Deep Reinforcement Learning-Driven Optimization of End-to-End Key Provision in QKD Systems

The advent of quantum computing poses significant threats to traditional cryptographic methods, necessitating the development of secure communication techniques such as quantum key distribution (QKD). Despite advancements in QKD, including enhanced fiber optic technologies and multi-key distribution systems, substantial challenges persist in the efficient management of cryptographic keys within QKD networks. Existing heuristic approaches, such as greedy algorithms, often fail to address the complex requirements of key allocation, particularly for provisioning end-to-end keys essential for secure communication between distant nodes. This paper introduces a reinforcement learning (RL)-based method for end-to-end key provisioning in QKD networks. The proposed approach dynamically optimizes key allocation using the state and usage patterns of the network.

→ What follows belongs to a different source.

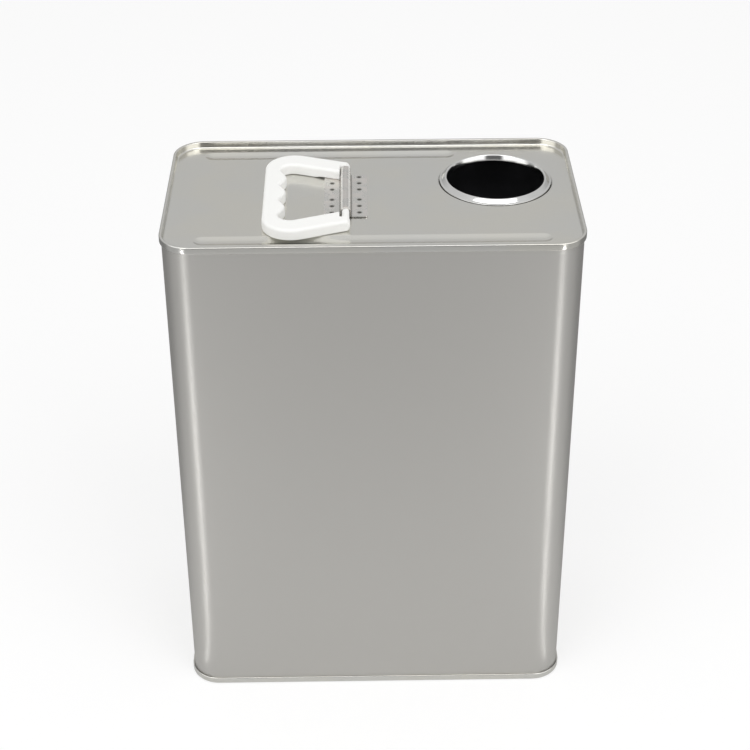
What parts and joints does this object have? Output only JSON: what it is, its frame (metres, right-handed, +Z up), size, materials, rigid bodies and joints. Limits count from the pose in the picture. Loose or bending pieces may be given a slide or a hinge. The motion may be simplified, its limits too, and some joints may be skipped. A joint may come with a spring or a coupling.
{
  "type": "rectangular tin can",
  "caption": "Tall rectangular tinplate can with double-seamed ends, a round open pour neck and a white plastic handle that folds flat on the recessed lid.",
  "frame": {"origin": "centre of the base, on the surface that the can stands on", "axes": "+Z up, X along the wide side with the neck at +X, the front faces -Y"},
  "size_m": [0.178, 0.102, 0.2411],
  "materials": {
    "tinplate": "satin rolled tinplate with faint vertical rolling lines",
    "bright_tinplate": "bright drawn tinplate",
    "white_polyethylene": "semi-matt moulded plastic",
    "sealing_compound": "matt",
    "neck_film": "matt"
  },
  "bodies": {
    "can": {"body_shell": "tinplate", "top_end": "tinplate", "bottom_end": "tinplate", "top_seam_seal": "sealing_compound", "bottom_seam_seal": "sealing_compound", "pour_neck_ring": "bright_tinplate", "pour_neck_seal": "neck_film", "handle_strap": "tinplate"},
    "handle": {"carry_handle": "white_polyethylene"}
  },
  "joints": [
    {"name": "handle_fold", "type": "hinge", "parent": "can", "child": "handle", "pos_m": [-0.0114, -0.0044, 0.23885], "axis": [0, 1, 0], "range_deg": [0, 180]}
  ]
}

Specifically, the RL framework integrates graph attention networks and long short-term memory networks to model intricate relationships and temporal dependencies within the network. This integration enables a more efficient and adaptive key distribution. Comparative analyses demonstrate that the RL-based method significantly improves session key availability and allocation efficiency. It outperforms traditional greedy algorithms by minimizing session interruptions and reducing unused quantum keys. These results provide valuable information on the practical implementation of RL-based key provisioning strategies in real-world QKD applications.